Hike in profit for retailer

Profit increase in competitive market for Smiths City. Photo by Craig Baxter.
Profit increase in competitive market for Smiths City. Photo by Craig Baxter.
Christchurch-based retailer Smiths City has reported a significantly improved profit for the six months ending October.

Operating earnings are up 22% to $2.1 million in the period compared with a profit of $1.72 million in the previous corresponding period. The profit was helped by the company paying less in interest in the period. Trading profit was up 12.8% to $2.73 million.

Smiths City has available carry forward tax losses of $10.8 million and no income tax is payable. However, this year the company paid a deferred tax charge of $197,000 to take the reported profit down to $1.9 million, up 12.8% on the $1.69 million reported in the pcp.

Revenue in the period fell 1.1% to $108.4 million.
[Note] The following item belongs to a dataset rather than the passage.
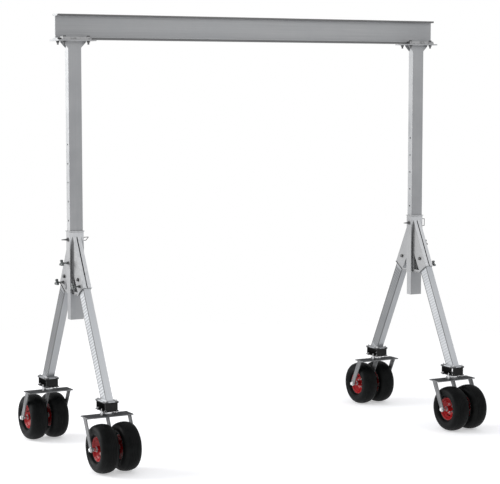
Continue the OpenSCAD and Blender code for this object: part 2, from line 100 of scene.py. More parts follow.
# %% Node helpers
class Graph:
    """A material and short ways to add nodes to it."""

    def __init__(self, name):
        self.material = bpy.data.materials.new(name)
        self.material.use_nodes = True
        self.tree = self.material.node_tree
        self.shader = self.tree.nodes["Principled BSDF"]
        self.place = self.add("ShaderNodeTexCoord").outputs["Object"]

    def add(self, kind, inputs=None, **settings):
        """A new node. An input is given by name or number, as a value or as a socket to link from."""
        node = self.tree.nodes.new(kind)
        for key, value in settings.items():
            setattr(node, key, value)
        for key, value in (inputs or {}).items():
            if isinstance(value, bpy.types.NodeSocket):
                self.tree.links.new(value, node.inputs[key])
            else:
                node.inputs[key].default_value = value
        return node

    def stretched(self, scale):
        """Object coordinates scaled along each axis: a small number draws a pattern out along that axis."""
        return self.add("ShaderNodeMapping", {"Vector": self.place, "Scale": scale}).outputs["Vector"]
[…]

Chairman Craig Boyce said retail trading conditions had renained competitive in the period. Prices - particularly for consumer electronic products - were under pressure, margins were squeezed and property costs continued to increase.
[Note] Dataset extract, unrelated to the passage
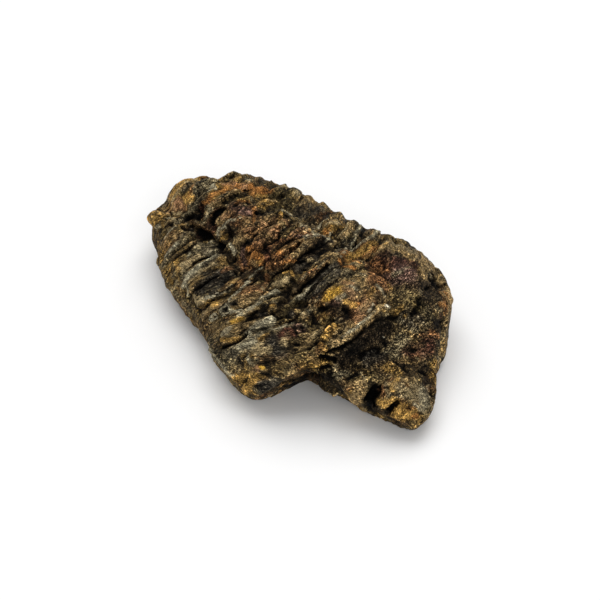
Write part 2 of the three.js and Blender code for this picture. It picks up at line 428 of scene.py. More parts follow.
# The crust along the middle of the back.
BACK_CRUST = """
rust 15 35 0 245,215 262,235 285,255
tan 3 70 5 219,222 226,214 232,213
purple 5 70 0 236,209 246,210
slate 2 70 0 247,215 250,217
rust 2.5 80 5 250,205 255,212
orange 1.6 80 0 236,203 240,200 248,201
black 1.8 90 -20 233,206 237,204
black 1.8 90 -20 247,202 250,205
black 2.6 95 -25 256,214 261,213
gold 2.4 80 5 259,205 262,201 268,200
moss 4 80 -10 266,205 272,210 277,206
tan 2 80 5 268,200 275,202
ash 3 70 0 266,213 273,216
gold 2.4 80 10 278,219 281,213
clay 1.2 80 5 282,210 288,213
moss 4 90 -20 285,217 290,221
clay 2 70 5 224,226 229,222 235,221
umber 4 85 -20 228,230 232,236
black 3 85 -35 227,228 230,238
ochre 1.8 80 0 222,236 226,239
tan 2.5 80 10 217,235 221,230
tan 5 60 5 238,240 247,234 256,231
clay 2.4 85 15 233,247 235,252
black 1.6 100 -30 243,245 246,242
orange 2.6 80 5 247,249 254,246
black 0.9 90 -15 245,249 249,254 255,251
orange 4 85 5 257,255 260,262
slate 3 85 -10 262,251 269,249
black 2 90 -30 267,259 264,262
black 1.2 90 -20 273,250 275,246
umber 3 70 0 242,252 245,260
rust 3 70 5 240,262 242,268
tan 3 60 0 262,222 270,228
umber 1.2 80 -10 252,226 257,224 262,220
umber 1 80 -10 262,238 270,234 276,233
rust 4 60 0 252,232 262,228
umber 1.2 90 -20 278,238 282,231 290,225
tan 2.4 80 15 280,237 288,231 296,224
black 1.2 100 -25 286,238 294,231
black 2 100 -40 297,226 299,228
sand 3.5 85 20 301,226 308,230
gold 1.6 80 0 308,229 310,232
purple 1.8 80 0 296,236 303,236
black 1.3 100 -25 280,247 288,242 296,239
orange 2.6 90 10 279,252 288,247 297,243
rust 2.4 80 0 274,255 282,253
gold 3.6 85 10 292,255 299,249 308,243
clay 3 80 10 309,238 318,236 325,238
clay 1.6 60 0 286,257 290,256
orange 2 80 5 276,264 286,262 295,260
tan 6 60 0 248,222 258,230 268,236
rose 5 60 5 264,224 274,232
tan 2.6 85 20 280,237 288,231 297,224
rose 2 80 10 292,236 300,229
black 0.9 95 -20 278,239 284,232 291,226
black 0.8 95 -20 262,230 268,226
black 0.9 95 -20 284,241 292,235 298,232
black 0.9 95 -20 252,240 262,238 272,238
black 1 95 -25 262,250 268,245 276,241
orange 3 90 10 280,253 288,247 298,243
sand 4.4 90 10 300,249 308,243
tan 3 80 0 292,256 300,253
clay 2.6 80 10 306,238 316,236 326,239
yellow 2.6 50 5 279,219 281,214
sand 1 90 10 283,211 289,213 292,216
black 1.2 90 -20 286,216 290,222
sand 3.4 85 10 280,186 288,186 295,188
black 1.4 90 -20 297,189 300,194
rose 3 70 5 223,218 229,214 234,213
clay 1.2 80 10 223,226 229,222 240,218
clay 1.4 90 15 219,235 221,229 226,226
umber 3.4 80 -30 228,229 232,236
black 1 90 -20 225,233 229,230 234,232 234,237
ochre 1.8 80 0 222,238 226,235
purple 5 70 0 243,212 249,212
black 0.7 70 -10 237,227 242,225 248,225
orange 1.8 70 0 254,207 255,216 252,224
ochre 3 70 0 264,206 272,204
black 2 90 -30 256,212 258,215
moss 3.4 80 -20 273,208 277,214
tan 4 60 0 265,218 274,217
gold 1.4 80 10 280,213 279,221
clay 1.1 90 15 282,212 287,213 291,217
rust 6 50 0 248,232 258,230
rose 1.4 70 5 244,232 254,228
olive 4 80 15 283,238 288,233 292,229
black 0.8 95 -30 277,238 281,232 286,228 292,225
black 0.9 95 -30 281,247 288,243 294,240 302,237
black 1 100 -30 296,224 298,227
rose 4 70 10 302,229 308,234
clay 0.9 90 10 300,226 305,229
clay 0.9 90 10 303,237 308,236
sand 1.2 80 10 304,232 309,228
clay 1.6 95 20 232,244 233,250 235,255
slate 2.6 80 -10 248,242 253,240
black 1.1 95 -30 244,244 247,242
purple 3 85 0 243,247 243,255 245,263
maroon 4.6 80 -15 267,249 267,258
black 1.4 90 -20 263,248 268,252 270,259
tan 3 70 5 252,262 257,265
gold 1.6 80 5 257,263 261,261
black 0.7 90 -25 247,256 251,252 255,249
orange 2.2 80 5 249,249 253,247
rust 2.6 80 15 279,257 286,250 293,244 298,241
ash 1.1 80 5 285,252 290,248
tan 2.4 80 20 289,258 298,251 306,245 312,241
tan 2 70 10 266,270 276,264 287,259
rose 4 50 0 256,244 262,242
brown 5 50 30 306,247 318,242 326,238
tan 5 50 10 268,228 278,224
umber 1.2 80 -20 262,232 268,240 264,246
ash 2.4 50 5 250,224 256,222
gold 2.6 60 10 214,200 220,194
tan 2 60 10 212,206 217,202
rust 2 70 10 292,246 300,241
orange 1.4 70 10 286,249 294,245
clay 1.4 60 10 282,231 287,227
tan 3 60 20 306,244 312,240
"""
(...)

''The increase in profit has been a result of the company managing these conditions effectively while retaining the majority of the benefits of the restructured financing arrangements introduced towards the end of the previous financial year.''

From a geographic viewpoint, in Christchurch, the rebuild, while gathering momentum, had been slower than expected and Smiths City had been affected by competitors that had reopened. Outside Christchurch, rural South Island had been strong, results were improving in Wellington and were in line with budget while the upper North Island economy remained flat, Mr Boyce said.
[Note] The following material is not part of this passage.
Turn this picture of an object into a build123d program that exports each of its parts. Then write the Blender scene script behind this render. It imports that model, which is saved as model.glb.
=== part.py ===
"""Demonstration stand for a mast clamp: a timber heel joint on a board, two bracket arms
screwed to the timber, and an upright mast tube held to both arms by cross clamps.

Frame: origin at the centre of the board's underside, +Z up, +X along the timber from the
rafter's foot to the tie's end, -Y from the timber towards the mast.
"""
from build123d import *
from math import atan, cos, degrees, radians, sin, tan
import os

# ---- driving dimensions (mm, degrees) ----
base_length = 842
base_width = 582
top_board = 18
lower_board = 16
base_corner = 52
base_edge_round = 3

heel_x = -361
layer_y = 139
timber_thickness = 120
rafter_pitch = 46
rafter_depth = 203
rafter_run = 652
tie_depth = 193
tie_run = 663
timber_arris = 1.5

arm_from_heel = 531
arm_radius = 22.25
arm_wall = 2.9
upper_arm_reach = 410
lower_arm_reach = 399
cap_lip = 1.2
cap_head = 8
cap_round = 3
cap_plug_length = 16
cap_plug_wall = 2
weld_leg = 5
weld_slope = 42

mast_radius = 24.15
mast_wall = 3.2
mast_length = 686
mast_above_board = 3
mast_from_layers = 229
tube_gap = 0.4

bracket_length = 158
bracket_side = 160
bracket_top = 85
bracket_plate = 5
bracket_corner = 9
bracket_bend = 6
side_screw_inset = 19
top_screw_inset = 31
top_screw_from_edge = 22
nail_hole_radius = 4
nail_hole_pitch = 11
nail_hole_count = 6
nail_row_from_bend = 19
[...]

Managing director Rick Hellings said management had concentrated on increasing sales in its profitable lines over the past six months. That included focusing on furniture, kitchen appliances and bedding.

By product, the retailer continued to make strong gains in its flooring, whiteware and bedding operations. However, the appliance market continued to face tough times, particularly in the consumer electronics area, where the prices for televisions had fallen significantly.

Looking ahead, the company did not expect to see any significant change in the retail environment and was planning accordingly, he said.

Growth in sales would come, in Christchurch as the residential rebuild gained momentum, and by expanding its retail presence in the North Island.

Growth in margins would come from targeting higher margin products and controlling costs in retail was a necessity, Mr Hellings said.